Have you ever thought about just how transparent Moses was about himself when he wrote the book of Exodus? Under the inspiration of the Spirit, Moses wrote about everything surround the deliverance of the Jews from Egypt. He shared the good the bad and the ugly. Many times in the book he shared his failures right along with his successes. He even shared things that might have been considered embarrassing for a man of his importance. But he shared them nonetheless. Moses was extremely transparent about himself when writing the book of Exodus.
Now why would the Lord want him to be so transparent? Why would the Lord want him to write about his own personal failures?
Remember, Moses wrote this, and the other of the first five books of the Bible, towards the end of Israel’s 40 years of wandering in the wilderness. The people that would benefit from these writings the most would be people that weren’t there during the exodus. The coming generations of people would be able to read about Moses’ and Israel’s struggles with faith and obedience towards God.
What good would it do for us if the book of Exodus only reflected the good and faithful things that Moses did? Well, we’d see an individual that we couldn’t relate to. We’d see someone who has no problems with their faith and it wouldn’t speak much to us.
[“Sinless” youth speaker story.]
It helps us when we hear of sinners that struggle and grow and overcome sin in their lives. We can relate to that. We learn from that. We realize that we’re not just some hopeless, isolated person. We’re all wrestling with one issue or another.
God inspires Moses to be transparent in his writings so as people read about the exodus they see how God can take a reluctant, insecure, exile and turn him into a great man of faith.

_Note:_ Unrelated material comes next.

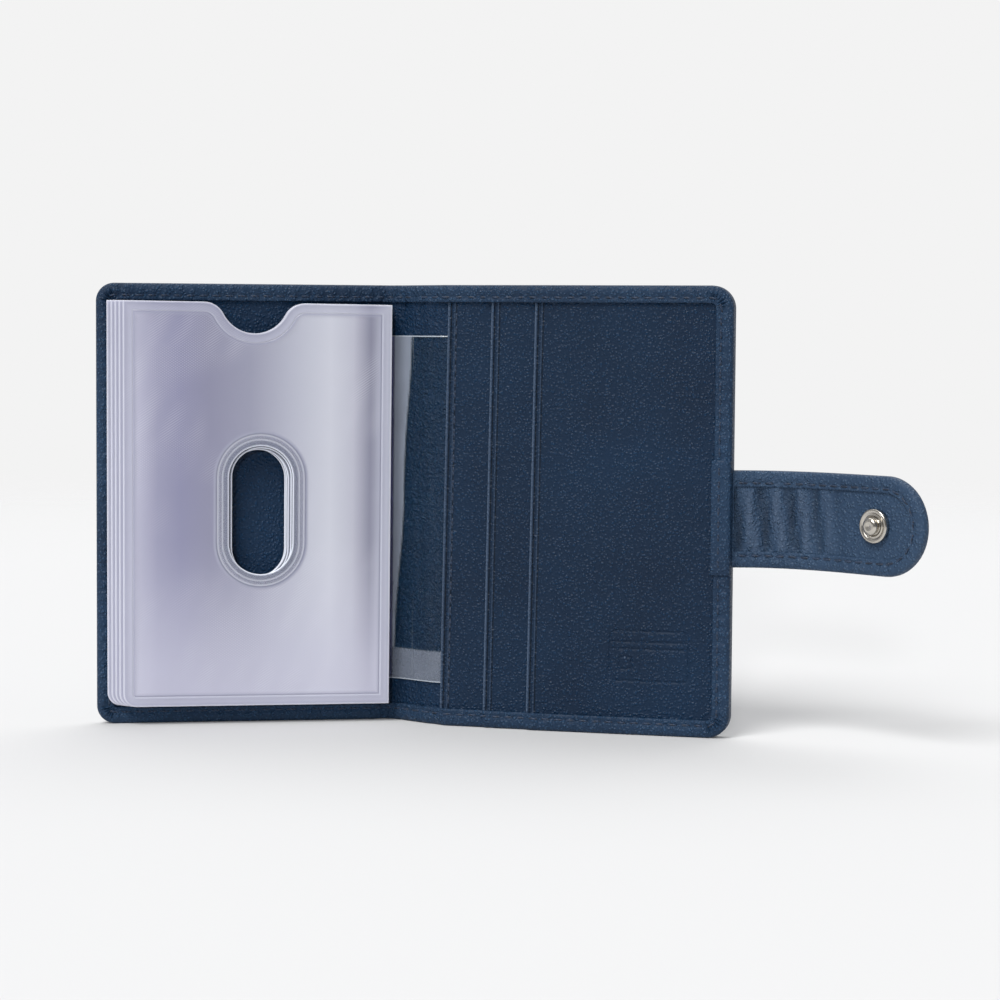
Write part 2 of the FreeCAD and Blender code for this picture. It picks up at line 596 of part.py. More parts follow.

And you know what, if being transparent was good enough for Moses, it’s good enough for us as well. As we pass on our faith to the coming generations, we need to be transparent as we tell our stories. People won’t listen to a know-it-all. But they’ll listen to a real person who’s gone through the same struggles they’re experiencing.
So let’s look at some of Moses’ struggles. Turn with me to Exodus chapter five. This chapter begins right after Moses and Aaron had met with the leaders of the Hebrews in Egypt. They spoke God’s Word to them, they performed the signs in front of them, the people immediately got on board and even had a little worship service right there for the Lord.
So Moses and Aaron go to Pharaoh armed with the support of the people and the message and power of the Lord. But things don’t go to well.
I. Moses shares his failure
[Read Exodus 5:1-18.]
Moses and Aaron go to Pharaoh and ask that he let the people go a three-days journey to be able to worship God. (The Jews couldn’t worship there in Egypt like they wanted to because it involved the sacrifice of certain animals that were sacred to the Egyptians.)
Pharaoh responded with a big, fat “no”! First he said he didn’t know of the Hebrew God they were referring to. Now, he obviously knew that the Jews worshipped their God, but to the Egyptians he was a god and he probably viewed himself as a god. So he wouldn’t recognize the authority of the Hebrew God since he was a god himself.
He also saw this as the Hebrews trying to get some time off of work and accused them of being lazy. So to punish them he decided that instead of having the straw brought to them to make the bricks for his empire, they’d have to harvest the straw themselves and still make just as many bricks every day as before. The Jews obviously couldn’t keep up and were severely punished for not keeping up with Pharaoh’s unrealistic goals.
At the time Moses saw this as a personal failure. Not only would Pharaoh not release the Jews, but he made their lives even more miserable than before.
But Moses should have actually been encouraged by this. God had told him that Pharaoh wouldn’t let the people go. This was to be expected! This should have reminded him of God’s ability to know the future. This should have strengthened his faith. But he saw it as a failure.
Well, the Hebrew people saw it as a failure too.
II. Moses shares his doubts
[Read Exodus 5:19-23.]
Wow! Not only did the people turn on Moses, but Moses kind-of turned on the Lord here. “You have not delivered your people at all.”
Not really a moment you want recorded in a book for eternity. Can you see Moses as he’s writing this down look upward and say, “Lord, do I really have to write this?” But yes, we need to see that this great man of faith still had to deal with doubts at times. Even when he didn’t need to.